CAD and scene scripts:

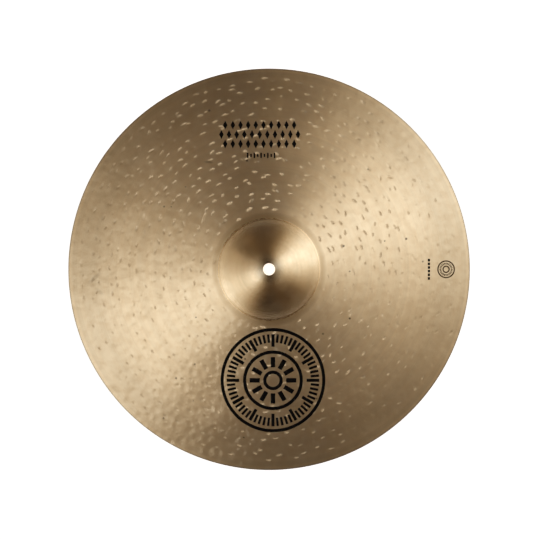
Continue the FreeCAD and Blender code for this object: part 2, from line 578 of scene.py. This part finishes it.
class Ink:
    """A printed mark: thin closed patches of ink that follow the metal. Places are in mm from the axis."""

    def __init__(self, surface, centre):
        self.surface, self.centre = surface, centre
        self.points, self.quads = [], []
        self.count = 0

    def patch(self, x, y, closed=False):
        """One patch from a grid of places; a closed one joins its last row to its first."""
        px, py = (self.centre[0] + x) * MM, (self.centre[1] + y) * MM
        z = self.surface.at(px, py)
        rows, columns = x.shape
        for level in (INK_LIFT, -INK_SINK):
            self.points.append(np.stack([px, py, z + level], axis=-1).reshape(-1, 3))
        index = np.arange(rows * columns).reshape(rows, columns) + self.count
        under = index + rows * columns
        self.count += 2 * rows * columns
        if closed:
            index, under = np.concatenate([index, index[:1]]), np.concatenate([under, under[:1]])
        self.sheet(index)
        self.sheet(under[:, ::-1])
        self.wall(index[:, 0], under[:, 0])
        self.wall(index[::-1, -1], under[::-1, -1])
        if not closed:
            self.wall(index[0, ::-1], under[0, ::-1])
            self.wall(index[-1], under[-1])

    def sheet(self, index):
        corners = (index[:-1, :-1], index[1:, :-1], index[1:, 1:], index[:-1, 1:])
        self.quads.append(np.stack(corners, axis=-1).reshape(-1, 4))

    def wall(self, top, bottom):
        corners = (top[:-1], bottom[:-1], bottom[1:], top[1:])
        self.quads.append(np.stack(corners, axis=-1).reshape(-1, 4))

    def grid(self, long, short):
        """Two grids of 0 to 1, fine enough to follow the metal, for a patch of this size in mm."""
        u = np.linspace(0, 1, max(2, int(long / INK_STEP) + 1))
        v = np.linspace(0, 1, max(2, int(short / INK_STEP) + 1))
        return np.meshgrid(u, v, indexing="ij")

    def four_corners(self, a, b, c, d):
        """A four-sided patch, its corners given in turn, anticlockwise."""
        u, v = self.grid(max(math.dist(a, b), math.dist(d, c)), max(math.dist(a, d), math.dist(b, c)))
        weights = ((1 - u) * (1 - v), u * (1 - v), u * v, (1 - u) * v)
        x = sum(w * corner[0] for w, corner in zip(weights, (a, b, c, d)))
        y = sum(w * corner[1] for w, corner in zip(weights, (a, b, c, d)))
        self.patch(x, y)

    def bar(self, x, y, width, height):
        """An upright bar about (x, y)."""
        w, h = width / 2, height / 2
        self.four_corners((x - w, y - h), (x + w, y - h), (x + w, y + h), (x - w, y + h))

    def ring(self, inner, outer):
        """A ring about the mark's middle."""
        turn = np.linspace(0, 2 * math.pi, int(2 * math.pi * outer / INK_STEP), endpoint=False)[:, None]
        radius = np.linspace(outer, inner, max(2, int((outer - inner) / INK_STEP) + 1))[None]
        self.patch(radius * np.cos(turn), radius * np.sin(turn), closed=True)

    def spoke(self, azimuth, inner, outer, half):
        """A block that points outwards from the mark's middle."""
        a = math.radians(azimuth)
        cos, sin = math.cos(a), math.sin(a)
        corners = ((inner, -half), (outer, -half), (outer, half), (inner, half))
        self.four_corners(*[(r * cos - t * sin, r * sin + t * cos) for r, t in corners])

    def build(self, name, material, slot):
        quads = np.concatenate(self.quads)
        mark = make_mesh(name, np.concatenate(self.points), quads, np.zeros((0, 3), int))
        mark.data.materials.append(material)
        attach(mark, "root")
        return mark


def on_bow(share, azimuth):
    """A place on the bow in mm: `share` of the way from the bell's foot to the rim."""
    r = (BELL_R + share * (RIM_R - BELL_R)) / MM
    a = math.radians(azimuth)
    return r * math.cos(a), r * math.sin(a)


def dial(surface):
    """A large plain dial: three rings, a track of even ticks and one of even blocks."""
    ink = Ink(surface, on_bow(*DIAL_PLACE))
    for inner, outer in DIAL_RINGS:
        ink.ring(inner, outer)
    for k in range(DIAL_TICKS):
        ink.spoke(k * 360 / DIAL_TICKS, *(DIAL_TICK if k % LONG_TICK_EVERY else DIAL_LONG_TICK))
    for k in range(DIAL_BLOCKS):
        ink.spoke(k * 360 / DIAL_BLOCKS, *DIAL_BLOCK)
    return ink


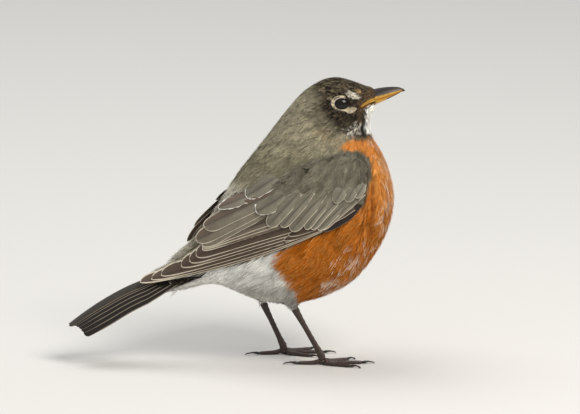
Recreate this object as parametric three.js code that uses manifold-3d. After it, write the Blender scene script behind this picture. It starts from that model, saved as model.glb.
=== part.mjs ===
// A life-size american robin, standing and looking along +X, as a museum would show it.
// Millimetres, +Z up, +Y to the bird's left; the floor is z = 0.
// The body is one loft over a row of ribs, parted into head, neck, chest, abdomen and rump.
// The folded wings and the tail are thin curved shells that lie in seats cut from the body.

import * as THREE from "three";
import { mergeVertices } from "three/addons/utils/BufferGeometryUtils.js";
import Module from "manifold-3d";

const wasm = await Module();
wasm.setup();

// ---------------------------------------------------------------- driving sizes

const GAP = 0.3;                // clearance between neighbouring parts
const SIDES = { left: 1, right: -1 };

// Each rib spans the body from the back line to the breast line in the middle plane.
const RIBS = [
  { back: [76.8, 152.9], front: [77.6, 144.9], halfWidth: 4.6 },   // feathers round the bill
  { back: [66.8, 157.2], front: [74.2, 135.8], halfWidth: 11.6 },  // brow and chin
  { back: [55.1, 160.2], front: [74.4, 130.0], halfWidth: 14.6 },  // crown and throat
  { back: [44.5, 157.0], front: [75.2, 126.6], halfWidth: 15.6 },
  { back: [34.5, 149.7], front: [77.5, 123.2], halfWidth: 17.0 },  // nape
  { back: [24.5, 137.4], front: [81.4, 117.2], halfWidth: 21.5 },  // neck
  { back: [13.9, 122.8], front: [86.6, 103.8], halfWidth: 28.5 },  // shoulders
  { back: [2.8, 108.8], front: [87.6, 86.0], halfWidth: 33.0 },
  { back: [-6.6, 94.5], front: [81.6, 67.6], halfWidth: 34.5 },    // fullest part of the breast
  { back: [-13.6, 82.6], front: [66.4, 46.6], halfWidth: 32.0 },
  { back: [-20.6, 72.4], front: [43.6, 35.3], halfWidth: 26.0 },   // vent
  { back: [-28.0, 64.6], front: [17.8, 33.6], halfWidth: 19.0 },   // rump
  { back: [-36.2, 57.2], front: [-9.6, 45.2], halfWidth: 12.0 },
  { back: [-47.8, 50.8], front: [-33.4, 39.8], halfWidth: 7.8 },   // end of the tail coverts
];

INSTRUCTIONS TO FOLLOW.
Print out all the entries precisely as written.

RESULT.
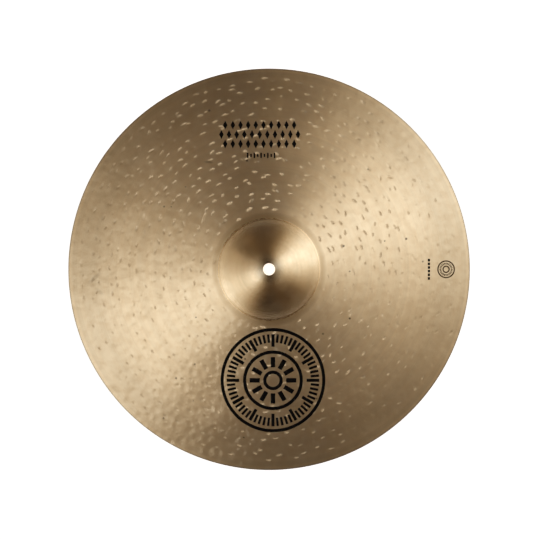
Continue the FreeCAD and Blender code for this object: part 2, from line 578 of scene.py. This part finishes it.
class Ink:
    """A printed mark: thin closed patches of ink that follow the metal. Places are in mm from the axis."""

    def __init__(self, surface, centre):
        self.surface, self.centre = surface, centre
        self.points, self.quads = [], []
        self.count = 0

    def patch(self, x, y, closed=False):
        """One patch from a grid of places; a closed one joins its last row to its first."""
        px, py = (self.centre[0] + x) * MM, (self.centre[1] + y) * MM
        z = self.surface.at(px, py)
        rows, columns = x.shape
        for level in (INK_LIFT, -INK_SINK):
            self.points.append(np.stack([px, py, z + level], axis=-1).reshape(-1, 3))
        index = np.arange(rows * columns).reshape(rows, columns) + self.count
        under = index + rows * columns
        self.count += 2 * rows * columns
        if closed:
            index, under = np.concatenate([index, index[:1]]), np.concatenate([under, under[:1]])
        self.sheet(index)
        self.sheet(under[:, ::-1])
        self.wall(index[:, 0], under[:, 0])
        self.wall(index[::-1, -1], under[::-1, -1])
        if not closed:
            self.wall(index[0, ::-1], under[0, ::-1])
            self.wall(index[-1], under[-1])

    def sheet(self, index):
        corners = (index[:-1, :-1], index[1:, :-1], index[1:, 1:], index[:-1, 1:])
        self.quads.append(np.stack(corners, axis=-1).reshape(-1, 4))

    def wall(self, top, bottom):
        corners = (top[:-1], bottom[:-1], bottom[1:], top[1:])
        self.quads.append(np.stack(corners, axis=-1).reshape(-1, 4))

    def grid(self, long, short):
        """Two grids of 0 to 1, fine enough to follow the metal, for a patch of this size in mm."""
        u = np.linspace(0, 1, max(2, int(long / INK_STEP) + 1))
        v = np.linspace(0, 1, max(2, int(short / INK_STEP) + 1))
        return np.meshgrid(u, v, indexing="ij")

    def four_corners(self, a, b, c, d):
        """A four-sided patch, its corners given in turn, anticlockwise."""
        u, v = self.grid(max(math.dist(a, b), math.dist(d, c)), max(math.dist(a, d), math.dist(b, c)))
        weights = ((1 - u) * (1 - v), u * (1 - v), u * v, (1 - u) * v)
        x = sum(w * corner[0] for w, corner in zip(weights, (a, b, c, d)))
        y = sum(w * corner[1] for w, corner in zip(weights, (a, b, c, d)))
        self.patch(x, y)

    def bar(self, x, y, width, height):
        """An upright bar about (x, y)."""
        w, h = width / 2, height / 2
        self.four_corners((x - w, y - h), (x + w, y - h), (x + w, y + h), (x - w, y + h))

    def ring(self, inner, outer):
        """A ring about the mark's middle."""
        turn = np.linspace(0, 2 * math.pi, int(2 * math.pi * outer / INK_STEP), endpoint=False)[:, None]
        radius = np.linspace(outer, inner, max(2, int((outer - inner) / INK_STEP) + 1))[None]
        self.patch(radius * np.cos(turn), radius * np.sin(turn), closed=True)

    def spoke(self, azimuth, inner, outer, half):
        """A block that points outwards from the mark's middle."""
        a = math.radians(azimuth)
        cos, sin = math.cos(a), math.sin(a)
        corners = ((inner, -half), (outer, -half), (outer, half), (inner, half))
        self.four_corners(*[(r * cos - t * sin, r * sin + t * cos) for r, t in corners])

    def build(self, name, material, slot):
        quads = np.concatenate(self.quads)
        mark = make_mesh(name, np.concatenate(self.points), quads, np.zeros((0, 3), int))
        mark.data.materials.append(material)
        attach(mark, "root")
        return mark


def on_bow(share, azimuth):
    """A place on the bow in mm: `share` of the way from the bell's foot to the rim."""
    r = (BELL_R + share * (RIM_R - BELL_R)) / MM
    a = math.radians(azimuth)
    return r * math.cos(a), r * math.sin(a)


def dial(surface):
    """A large plain dial: three rings, a track of even ticks and one of even blocks."""
    ink = Ink(surface, on_bow(*DIAL_PLACE))
    for inner, outer in DIAL_RINGS:
        ink.ring(inner, outer)
    for k in range(DIAL_TICKS):
        ink.spoke(k * 360 / DIAL_TICKS, *(DIAL_TICK if k % LONG_TICK_EVERY else DIAL_LONG_TICK))
    for k in range(DIAL_BLOCKS):
        ink.spoke(k * 360 / DIAL_BLOCKS, *DIAL_BLOCK)
    return ink


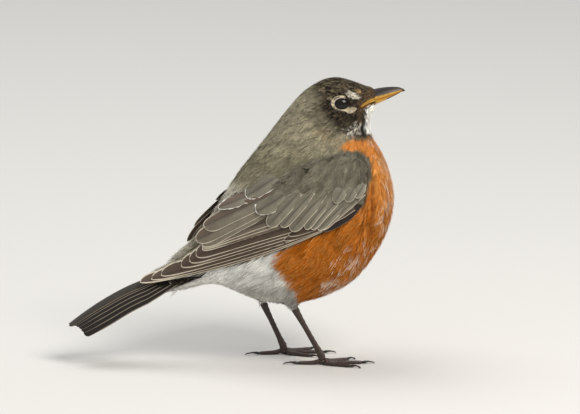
Recreate this object as parametric three.js code that uses manifold-3d. After it, write the Blender scene script behind this picture. It starts from that model, saved as model.glb.
=== part.mjs ===
// A life-size american robin, standing and looking along +X, as a museum would show it.
// Millimetres, +Z up, +Y to the bird's left; the floor is z = 0.
// The body is one loft over a row of ribs, parted into head, neck, chest, abdomen and rump.
// The folded wings and the tail are thin curved shells that lie in seats cut from the body.

import * as THREE from "three";
import { mergeVertices } from "three/addons/utils/BufferGeometryUtils.js";
import Module from "manifold-3d";

const wasm = await Module();
wasm.setup();

// ---------------------------------------------------------------- driving sizes

const GAP = 0.3;                // clearance between neighbouring parts
const SIDES = { left: 1, right: -1 };

// Each rib spans the body from the back line to the breast line in the middle plane.
const RIBS = [
  { back: [76.8, 152.9], front: [77.6, 144.9], halfWidth: 4.6 },   // feathers round the bill
  { back: [66.8, 157.2], front: [74.2, 135.8], halfWidth: 11.6 },  // brow and chin
  { back: [55.1, 160.2], front: [74.4, 130.0], halfWidth: 14.6 },  // crown and throat
  { back: [44.5, 157.0], front: [75.2, 126.6], halfWidth: 15.6 },
  { back: [34.5, 149.7], front: [77.5, 123.2], halfWidth: 17.0 },  // nape
  { back: [24.5, 137.4], front: [81.4, 117.2], halfWidth: 21.5 },  // neck
  { back: [13.9, 122.8], front: [86.6, 103.8], halfWidth: 28.5 },  // shoulders
  { back: [2.8, 108.8], front: [87.6, 86.0], halfWidth: 33.0 },
  { back: [-6.6, 94.5], front: [81.6, 67.6], halfWidth: 34.5 },    // fullest part of the breast
  { back: [-13.6, 82.6], front: [66.4, 46.6], halfWidth: 32.0 },
  { back: [-20.6, 72.4], front: [43.6, 35.3], halfWidth: 26.0 },   // vent
  { back: [-28.0, 64.6], front: [17.8, 33.6], halfWidth: 19.0 },   // rump
  { back: [-36.2, 57.2], front: [-9.6, 45.2], halfWidth: 12.0 },
  { back: [-47.8, 50.8], front: [-33.4, 39.8], halfWidth: 7.8 },   // end of the tail coverts
];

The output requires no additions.